I have set out the submissions of Mr Cunningham at length because they are on a fine point. He found it necessary when addressing this fine point to restate the argument in different ways. The point which he wishes to establish is subtle. To bring Mr McCullough within the terms of s 33(4), he must persuade the Court that Mr McCullough’s delay in submitting his personal grievance was “occasioned by exceptional circumstances”, and that giving him the opportunity to be heard is the just thing to do. Both conditions must be fulfilled. The exceptional circumstances must be an occasion, an effective cause, for the delay. 
What is the delay? Section 33(2) allows a delay of up to 90 days, so it cannot be that. The delay must be a delay occurring in the period commencing on the 91st day. Mr Cunningham’s submission is that the passage of time was not a delay until the circumstances changed in February 1996, nearly a year after the end of the 90-day period, because during all that time Mr McCullough had a specific intention of not claiming a personal grievance. In Mr Cunningham’s submission, he was not delaying. Once the circumstances changed and he considered his position, he made his application well within 90 days and did not delay. None the less, in his submission, the failure of both parties to appear in the District Court with the resultant dismissal of the prosecution, was an exceptional circumstance and although it did not arise for nearly a year, it was linked to the time that had passed between the 90th day and the 477th day, and it contributed as a cause to (part of) that time lapse which, by Mr McCullough’s change of mind, now had the character of delay. 
I must confess that, after searching consideration of this submission, I find that its subtlety does not carry the day. 
As the Labour Court noted in dismissing a leave application in Winstone, the applicant had become aware that it had grounds to apply for rehearing while the period allowed by the statute was still running, yet the applicant allowed the time to continue past the prescribed time limit without correcting its default even though the situation clearly required prompt action. Because it had not taken action within the time limit the Court could not be satisfied that the application “could not reasonably be made sooner” (for the purposes of the statute which applied in that case). 
As the Court of Appeal noted in GFW Agri-Products, it is sufficient to comment that the Legislature has provided for a time limit. That time limit must be given effect and cannot be abrogated by invoking equity and good conscience. To get leave to submit a grievance outside the time limit, an applicant must show exceptional circumstances which have been a cause of the delay which has occurred since the time limit expired. There is, in the opinion of the Court of Appeal, no formality or difficulty involved in notifying a grievance to an employer. That was the position adopted by this Court also (see for example Winstone Wallboards Ltd v Samate [1993] 1 ERNZ 503). The Court of Appeal went on to comment that failure to notify a grievance within 90 days generally will not be “occasioned by” circumstances if, on a practical approach, the circumstances have left a reasonable time to secure any necessary advice and notify the grievance. 

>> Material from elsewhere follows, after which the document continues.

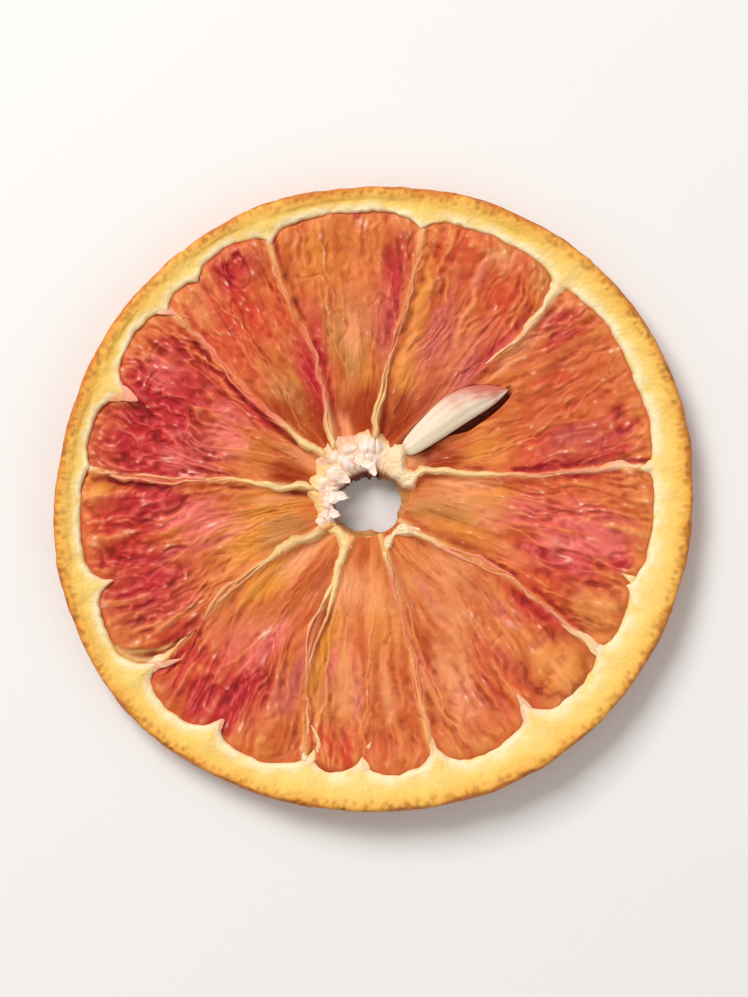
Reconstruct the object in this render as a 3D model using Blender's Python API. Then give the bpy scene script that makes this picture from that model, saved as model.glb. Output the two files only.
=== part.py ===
"""A dried slice of blood orange, cut straight across the fruit and lying flat.

The slice is one closed body with a hole where its core was. It is lofted from closed
rings of points. The rings start on the wall of the hole, run outward over the cut face,
down the rind and back along the underside to the hole. Each ring follows the plan of the
slice, which is its rim, its hole and its ten membranes, and takes its height from the
zone that it lies in: core pith, flesh, pith or rind.

Plan angles are in degrees, counter-clockwise from +X, about the core of the fruit.
Heights are measured from the middle of the slice's thickness until the slice is set down.
"""

from dataclasses import dataclass

import bmesh
import bpy
import numpy as np

MM = 0.001

# ---- Plan, in millimetres and degrees ---------------------------------------------------

RIM_RADIUS = 30.7
# Waves in the rim, as (waves round, height, angle of a crest).
RIM_WAVES = ((1, 0.41, 33), (2, 0.50, 26), (3, 0.15, 95), (4, 0.24, 37))

# The band of rind and pith is wider on one side, because the cut missed the fruit's axis.
BAND_WIDTH = 2.85
BAND_SWING = 0.75
BAND_WIDEST = 325

# The hole and the core pith round it, as (angle, radius) where each bends.
HOLE_BENDS = (
    (0, 3.9), (60, 2.95), (100, 2.9), (145, 2.95), (195, 3.8), (255, 3.6), (305, 3.45), (335, 3.4),
)
CORE_BENDS = ((0, 4.8), (25, 5.3), (100, 7.2), (155, 6.6), (190, 5.8), (230, 4.9), (285, 4.3), (330, 4.3))

# Membranes are drawn between these two radii and run straight on past them.
MEMBRANE_START = 6.0
MEMBRANE_END = 28.0
MEMBRANE_HALF_WIDTH = 0.45


@dataclass(frozen=True)
class Membrane:
    """A wall between two segments of the fruit.

    heading: angle that it points to far from the core.
    offset: how far its line passes from the core's centre.
    bend, wobble: angles of its single and its double curve.
    notch: how deep it cuts the flesh's outer edge.
    """

    heading: float
    offset: float
    bend: float
    wobble: float
    notch: float


MEMBRANES = (
    Membrane(heading=0.9, offset=2.95, bend=-1.8, wobble=-1.2, notch=1.0),
    Membrane(heading=44.1, offset=2.45, bend=-2.5, wobble=0.9, notch=1.4),
    Membrane(heading=77.5, offset=1.0, bend=0.0, wobble=1.1, notch=1.2),
    Membrane(heading=107.2, offset=1.75, bend=-2.0, wobble=-2.0, notch=1.5),
    Membrane(heading=137.1, offset=-0.2, bend=1.4, wobble=1.3, notch=1.2),
    Membrane(heading=174.4, offset=-0.75, bend=0.9, wobble=-0.9, notch=0.7),
    Membrane(heading=219.2, offset=-1.1, bend=-2.6, wobble=-2.3, notch=2.8),
    Membrane(heading=260.6, offset=-1.85, bend=-5.1, wobble=-1.4, notch=2.1),
    Membrane(heading=284.0, offset=0.35, bend=-0.3, wobble=0.7, notch=2.4),
    Membrane(heading=326.8, offset=0.15, bend=3.3, wobble=1.5, notch=1.6),
)

# Tongues of pith that reach in between the lobes of a segment, as (angle, depth).
TONGUES = ((128, 1.0), (156, 2.5), (197, 2.3), (235.5, 2.3), (268, 1.9), (307, 2.7), (342, 1.1))
NOTCH_HALF_ANGLE = 2.2

# ---- Heights above and below the middle of the thickness, in millimetres -----------------

HOLE_EDGE = 0.85
CORE_RISE = 1.4
CORE_FOOT = 1.05
FLESH_TOP = 0.95
FLESH_UNDER = 0.85
FLESH_SAG = 0.2
MEMBRANE_RISE = 0.3
CREVICE = 0.72
PITH_FOOT = 1.2
PITH_RISE = 1.5
RIND_INNER = 1.95
RIND_CREST = 2.0
RIND_SHOULDER = 1.7
RIND_WALL = 0.95

# ---- Where those heights lie in plan -----------------------------------------------------

# Shares of the way from the hole to the flesh, and from the flesh to the rim.
CORE_CREST_AT = 0.4
PITH_RISE_AT = 0.35
# Distances out from the flesh's edge, in from the rim, and how far the walls bulge.
PITH_FOOT_OUT = 0.25
RIND_INNER_IN = 1.15
RIND_CREST_IN = 0.55
RIND_SHOULDER_IN = 0.18
RIND_BULGE = 0.05
HOLE_BULGE = 0.12

# Drying bends the slice a little, as (waves round, rise at the rim, angle of a crest). The
# single wave tips it back until the three low spots of the triple wave are level.
WARP_WAVES = ((3, 0.45, 50), (2, 0.25, 110), (1, 0.25, 290))
DISH = 0.3
# How far the low spots are pressed flat where the slice rests.
REST_FLAT = 0.2

# ---- Counts ------------------------------------------------------------------------------

COLUMNS_PER_SEGMENT = 12
TOP_FLESH_STEPS = (0.06, 0.2, 0.36, 0.52, 0.68, 0.82, 0.93)
UNDER_FLESH_STEPS = (0.08, 0.3, 0.55, 0.78, 0.93)
SETTLING_TURNS = 6

FLESH_COLOUR = (0.52, 0.13, 0.045, 1.0)
FLESH_ROUGHNESS = 0.5


def waves(angle, terms):
    """The sum of cosines round the slice, each with its own count, height and crest angle."""
    return sum(height * np.cos(np.radians(count * (angle - crest))) for count, height, crest in terms)


def turned(angle):
    """The angle brought between -180 and 180 degrees."""
    return (angle + 180.0) % 360.0 - 180.0


def rim_radius(angle):
    """Distance from the core to the outside of the rind."""
    return RIM_RADIUS + waves(angle, RIM_WAVES)


def through_bends(angle, bends):
    """A radius that passes through the bends, in a straight run from each angle to the next."""
    at, radius = np.array(bends, float).T
    return np.interp(np.mod(angle, 360.0), at, radius, period=360.0)


def membrane_angle(membrane, radius):
    """Angle of a membrane at a radius: a straight line that misses the core, plus two curves."""
    radius = np.maximum(radius, MEMBRANE_START)
    along = np.minimum((radius - MEMBRANE_START) / (MEMBRANE_END - MEMBRANE_START), 1.0)
    straight = membrane.heading + np.degrees(np.arcsin(membrane.offset / radius))
    return straight + membrane.bend * np.sin(np.pi * along) + membrane.wobble * np.sin(2 * np.pi * along)


def flesh_radius(angle):
    """Outer edge of the flesh: inside the band of rind and pith, with a notch for each
    membrane and tongue that narrows exponentially to its tip."""
    band = BAND_WIDTH + BAND_SWING * np.cos(np.radians(angle - BAND_WIDEST))
    ends = [(membrane_angle(wall, MEMBRANE_END), wall.notch) for wall in MEMBRANES]
    cut = sum(
        depth * np.exp(-np.abs(turned(angle - at)) / NOTCH_HALF_ANGLE)
        for at, depth in (*ends, *TONGUES)
    )
    return rim_radius(angle) - band - cut


def segment_fractions(segment):
    """Places of the columns across one segment, from 0 at its first membrane to 1 at the
    next. The column nearest to a tongue of pith moves onto it."""
    fractions = np.linspace(0.0, 1.0, COLUMNS_PER_SEGMENT - 1)
    first = membrane_angle(MEMBRANES[segment], MEMBRANE_END)
    following = membrane_angle(MEMBRANES[(segment + 1) % len(MEMBRANES)], MEMBRANE_END)
    for at, _ in TONGUES:
        place = ((at - first) % 360.0) / ((following - first) % 360.0)
        if place < 1.0:
            fractions[1 + np.argmin(np.abs(fractions[1:-1] - place))] = place
    return fractions


def column_angles(radius):
    """Angle of every column where it crosses the given radius, which is one value for each
    column. Each segment has a column on its first membrane and the rest beside and between."""
    angles = []
    for segment, wall in enumerate(MEMBRANES):
        own = slice(segment * COLUMNS_PER_SEGMENT, (segment + 1) * COLUMNS_PER_SEGMENT)
        at = radius[own]
        first = membrane_angle(wall, at)
        following = membrane_angle(MEMBRANES[(segment + 1) % len(MEMBRANES)], at)
        beside = np.degrees(MEMBRANE_HALF_WIDTH / at)
        width = (following - first) % 360.0 - 2 * beside
        fractions = np.concatenate([[0.0], segment_fractions(segment)])
        across = first + beside + fractions * width
        across[0] = first[0]
        angles.append(across)
    return np.concatenate(angles)


def on_membrane():
    """1 at the columns that run along a membrane, 0 at the others."""
    columns = np.zeros(COLUMNS_PER_SEGMENT * len(MEMBRANES))
    columns[::COLUMNS_PER_SEGMENT] = 1.0
    return columns


def between_membranes():
    """0 beside each membrane, rising to 1 in the middle of its segment."""
    across = [np.concatenate([[0.0], segment_fractions(s)]) for s in range(len(MEMBRANES))]
    return np.sin(np.pi * np.concatenate(across))


def ring(radius_at, height):
    """One closed ring of points.

    radius_at gives the radius for an array of angles. Columns bend, so the angle of a column
    depends on its radius: starting from the rim, the two are settled in a few turns.
    """
    radius = np.full(COLUMNS_PER_SEGMENT * len(MEMBRANES), MEMBRANE_END)
    for _ in range(SETTLING_TURNS):
        angle = column_angles(radius)
        radius = radius_at(angle)
    angle = np.radians(column_angles(radius))
    height = np.broadcast_to(height, radius.shape)
    return np.stack([radius * np.cos(angle), radius * np.sin(angle), height], axis=1)


def between(inner, outer, fraction):
    """A radius function that lies a fraction of the way from one to another."""
    return lambda angle: inner(angle) + fraction * (outer(angle) - inner(angle))


def outside(base, distance):
    """A radius function that lies a distance outside another."""
    return lambda angle: base(angle) + distance


def hole_radius(angle):
    """Radius of the hole."""
    return through_bends(angle, HOLE_BENDS)


def core_radius(angle):
    """Outer radius of the core pith."""
    return through_bends(angle, CORE_BENDS)


def face_rings(flesh_height, steps):
    """Rings of one cut face from the hole to the rim, with heights away from the middle."""
    rings = [
        ring(hole_radius, HOLE_EDGE),
        ring(between(hole_radius, core_radius, CORE_CREST_AT), CORE_RISE),
        ring(core_radius, CORE_FOOT),
    ]
    sag = FLESH_SAG * between_membranes()
    ridge = MEMBRANE_RISE * on_membrane()
    for step in steps:
        hollow = np.sin(np.pi * step)
        rings.append(ring(between(core_radius, flesh_radius, step), flesh_height - sag * hollow + ridge))
    rings += [
        ring(flesh_radius, CREVICE + (PITH_FOOT - CREVICE) * on_membrane()),
        ring(outside(flesh_radius, PITH_FOOT_OUT), PITH_FOOT),
        ring(between(flesh_radius, rim_radius, PITH_RISE_AT), PITH_RISE),
        ring(outside(rim_radius, -RIND_INNER_IN), RIND_INNER),
        ring(outside(rim_radius, -RIND_CREST_IN), RIND_CREST),
        ring(outside(rim_radius, -RIND_SHOULDER_IN), RIND_SHOULDER),
    ]
    return rings


def all_rings():
    """Every ring in order: up the hole, out over the face, down the rind, back underneath."""
    top = face_rings(FLESH_TOP, TOP_FLESH_STEPS)
    under = [points * (1.0, 1.0, -1.0) for points in face_rings(FLESH_UNDER, UNDER_FLESH_STEPS)]
    bulge = ring(outside(rim_radius, RIND_BULGE), 0.0)
    wall = [ring(rim_radius, RIND_WALL), bulge, ring(rim_radius, -RIND_WALL)]
    hole = [ring(outside(hole_radius, -HOLE_BULGE), 0.0)]
    return np.array([*top, *wall, *reversed(under), *hole])


def bent(points):
    """The points lifted by the warp, which grows with the square of the distance from the core."""
    x, y, z = np.moveaxis(points, -1, 0)
    angle = np.degrees(np.arctan2(y, x))
    share = (x * x + y * y) / RIM_RADIUS**2
    return np.stack([x, y, z + share * (DISH + waves(angle, WARP_WAVES))], axis=-1)


def set_down(points):
    """The points with the middle of their outline over the origin, and their lowest spots
    pressed flat on the plane z = 0."""
    low = points.min(axis=(0, 1))
    high = points.max(axis=(0, 1))
    points = points - ((low[0] + high[0]) / 2, (low[1] + high[1]) / 2, low[2] + REST_FLAT)
    points[..., 2] = np.maximum(points[..., 2], 0.0)
    return points


def lofted(rings):
    """A mesh of the rings joined one to the next, and the last to the first."""
    shape = bmesh.new()
    loops = [[shape.verts.new(point) for point in points] for points in rings]
    for near, far in zip(loops, loops[1:] + loops[:1]):
        for column, (near_here, far_here) in enumerate(zip(near, far)):
            ahead = (column + 1) % len(near)
            shape.faces.new((near_here, far_here, far[ahead], near[ahead]))
    bmesh.ops.recalc_face_normals(shape, faces=shape.faces)
    mesh = bpy.data.meshes.new("slice")
    shape.to_mesh(mesh)
    shape.free()
    mesh.shade_smooth()
    return mesh


def flesh_material():
    """Dried flesh: orange-red and faintly shiny."""
    material = bpy.data.materials.new("flesh")
    material.use_nodes = True
    surface = material.node_tree.nodes["Principled BSDF"]
    surface.inputs["Base Color"].default_value = FLESH_COLOUR
    surface.inputs["Roughness"].default_value = FLESH_ROUGHNESS
    surface.inputs["Metallic"].default_value = 0.0
    return material


def build_slice():
    """The whole slice, as one object."""
    mesh = lofted(set_down(bent(all_rings())) * MM)
    mesh.materials.append(flesh_material())
    piece = bpy.data.objects.new("slice", mesh)
    bpy.context.scene.collection.objects.link(piece)
    return piece


for leftover in list(bpy.data.objects):
    bpy.data.objects.remove(leftover, do_unlink=True)
build_slice()
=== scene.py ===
"""The looks of a dried slice of blood orange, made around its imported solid.

The slice is built in its own plan: polar places about the core of the fruit, in
millimetres and degrees, with heights from the middle of its thickness. Bed then warps a
finished surface as the slice is warped and sets it down where the solid lies, in metres.
"""

import logging
import math
from dataclasses import dataclass
from enum import Enum

import bpy
import numpy as np
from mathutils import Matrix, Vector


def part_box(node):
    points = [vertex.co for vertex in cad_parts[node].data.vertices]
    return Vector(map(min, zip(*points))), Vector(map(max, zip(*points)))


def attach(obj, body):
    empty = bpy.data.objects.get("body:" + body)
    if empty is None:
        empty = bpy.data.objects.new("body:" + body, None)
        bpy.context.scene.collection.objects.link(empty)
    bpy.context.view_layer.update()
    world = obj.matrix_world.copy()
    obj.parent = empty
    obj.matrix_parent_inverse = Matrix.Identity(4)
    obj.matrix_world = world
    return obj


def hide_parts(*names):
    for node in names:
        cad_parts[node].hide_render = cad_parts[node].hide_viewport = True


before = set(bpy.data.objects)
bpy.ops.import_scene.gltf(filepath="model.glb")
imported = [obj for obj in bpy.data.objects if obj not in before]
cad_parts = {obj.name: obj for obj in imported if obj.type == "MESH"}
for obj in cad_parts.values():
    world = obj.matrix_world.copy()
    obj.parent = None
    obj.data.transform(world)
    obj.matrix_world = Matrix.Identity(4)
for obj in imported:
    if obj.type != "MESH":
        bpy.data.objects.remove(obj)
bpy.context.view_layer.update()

MM = 0.001
LOG = logging.getLogger("slice")

# ---- Noise ----

# Large odd numbers that scatter bits: the first set for the axes, the second for stirring.
MIXERS = (0x9E3779B1, 0x85EBCA77, 0xC2B2AE3D)
STIRRERS = (0x2C1B3C6D, 0x297A2D39)
LOW_BITS = 0xFFFFFFFF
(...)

In the present case, there were no supervening circumstances at all within the 90 days. Mr McCullough acknowledges that he had “reasonable time to secure any necessary advice and notify the grievance”. He actually had the advice and the time. He chose to decline his right. He chose to let the period expire without taking action. 
He made a considered choice to abide by the outcome of the OSH prosecution, whatever it was. He had no guarantee that the employer would be prosecuted. He had no guarantee that the employer would be convicted. He had no guarantee that the employer would be fined. He had no guarantee that any portion of any fine upon any conviction would be paid to him. He chose to abide by the outcome of whatever occurred. He had no control whatever over the circumstances. He chose to accept that. Thus, on the 91st day and the 92nd day, and indeed for nearly a year, he acknowledges there were no exceptional circumstances and no cause upon which he could rely for obtaining leave. Suddenly an unforeseen event occurred. That unforeseen event made it immediately plain that he had no hope of a remedy for the consequences of losing his thumb, unless (perhaps) he could revive his right to claim a personal grievance. So he has claimed that the unforeseen refusal of the District Court to reinstate the OSH prosecution was an exceptional circumstance which was a contributing cause to the fact that he did not file his grievance application in the time when it was legally permissible for him to do so, ie within the initial 90-day period. 
Did the unexpected dismissal of the OSH prosecution when it occurred become a cause of that failure? It contributed as a cause, along with Mr McCullough’s desire to obtain compensation, to Mr McCullough’s change of mind. Did it contribute as a cause to the delay itself? I cannot see that it did. 
The delay in the present case from the 91st day onwards was, in Mr Cunningham’s submission, caused by Mr McCullough’s decision that he would not exercise his right to claim a grievance. There was thus, Mr Cunningham submits, not even a delay after the 90th day. There was no intention to make a claim for a period of about a year. The concept of delay occurred, as Mr Cunningham has submitted, only when Mr McCullough changed his mind. The failure of the OSH prosecution was a strong contributing cause to his change of mind as Mr Cunningham has submitted. That is so, but Mr McCullough now has to explain what caused the delay. It can only be as the Tribunal found, that Mr McCullough had chosen not to exercise his right. The time for that expired and he permitted it to do so knowing that his right to claim a grievance (save for exceptional circumstances and the justice of his claim to revive that right) expired with it. That decision is what then caused time to run without his making a claim. The OSH prosecution provided another contributing cause, because Mr McCullough relied upon it to yield for him whatever remedy he might get, and he was prepared to accept whatever remedy came from that source. 
I think the matter has to rest there. This is not a case in my opinion for holding that exceptional circumstances were a contributing cause for the delay in making the application, and thus for the application of s 33(4) of the Act. In my view the Tribunal was correct and pursuant to s 95(5)(b) of the Act I uphold its decision.